Survodutide targets visceral and liver fat, not just weight: Carel le Roux, Ph.D. | ADA 2026
Survodutide's SYNCHRONIZE trials show weight loss driven by visceral and liver fat, not muscle.
Survodutide's latest phase 3 data, presented at the American Diabetes Association’s 2026 Scientific Sessions, show Boehringer Ingelheim's glucagon/GLP-1 dual agonist reduces fat in the places that matter most for metabolic health. In this interview with SYNCHRONIZE-1 lead author Carel le Roux, M.D., M.S.C., of the University College Dublin School of Medicine, he discusses the importance of understanding the types of fat lost, not just the number on the scale.
In SYNCHRONIZE-1, a 76-week trial of 725 adults with obesity or overweight but no type 2 diabetes, the drug drove up to 16.6% mean weight loss versus 3.2% on placebo. An MRI substudy showed that loss was mostly fat: visceral fat dropped as much as 34%, liver fat fell up to 63.1%, and lean mass accounted for no more than 10.8% of the total tissue change.

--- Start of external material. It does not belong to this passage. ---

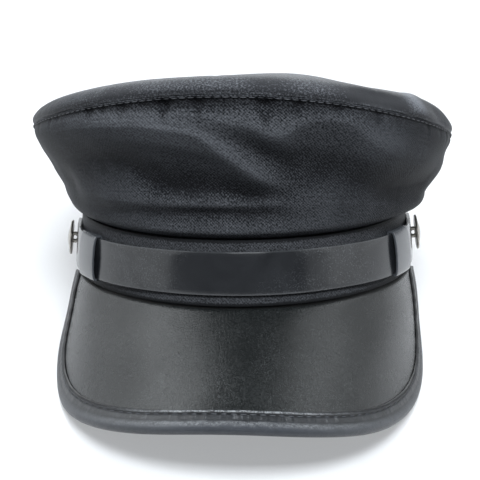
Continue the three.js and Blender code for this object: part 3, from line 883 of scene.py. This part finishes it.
# short pale scuffs on top of the grain, thickest over the middle, and painted shade, almost black, in the
# crevice where the band meets the peak
scuffed = round_front.off(0).between(0.125, 0.05) * place.noise(60, 2).between(0.25, 0.6)
scuffed = scuffed * outward.between(-0.015, 0.05)
scuffs = bent.noise(1150, 3, 0.7, 2.4).between(0.53, 0.64) * (scuffed * 0.85 + 0.15)
painted_crevice_shade = outward.between(0.0026, 0.0018)
colour = (creases * 0.5 + cells * 0.2 + clouds * 0.4).between(0.3, 0.9)
colour = colour.blend((0.0015, 0.002, 0.0021), (0.007, 0.0082, 0.0084))
colour = scuffs.tint(colour, (0.044, 0.048, 0.049))
wire_up(
    start,
    shader,
    grain,
    0.2,
    0.4,
    # painted shade in the crevice under the band
    Base_Color=(painted_crevice_shade * 0.9).tint(colour, (0.001, 0.001, 0.001)),
    Roughness=0.16 + creases * 0.12 + clouds * 0.08 + painted_crevice_shade * 0.5,
    Coat_Weight=clouds * 0.15,
)

peak = cloth_grid("peak_leather", 260, 56, place_peak)
thicken(peak, PEAK_BOARD, offset=0, rounding=0.3)
press_flat(peak)
peak.data.materials.append(grained_leather)
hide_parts("peak")
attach(peak, "root")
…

SYNCHRONIZE-MASLD, a 48-week trial in 218 adults with MASLD on a weekly 6.0 mg dose, told a similar story. Among treated patients, 84.2% hit at least a 30% reduction in liver fat versus 24.3% on placebo, and 61% saw liver fat normalize below 5%. Body weight dropped up to 12.2% against 1.0% on placebo, with ALT also improving. Gastrointestinal side effects were the most common adverse events across both trials, and 19% of SYNCHRONIZE-1 patients discontinued because of them versus 2.9% on placebo, though no new safety signals emerged.
For le Roux, that fat-versus-muscle distinction is key. "If we only focus on body weight, then we are missing the health gains that we can have," he said, explaining that knowing where adipose tissue sits and how it behaves is what indicates the metabolic benefit. Falling waist circumference and visceral fat translate to metabolic health, he noted — especially across the cardio-kidney-liver-metabolic space — while patients hold onto muscle.
"This body composition is reassuring to me as a provider, but also reassuring to our patients," he said.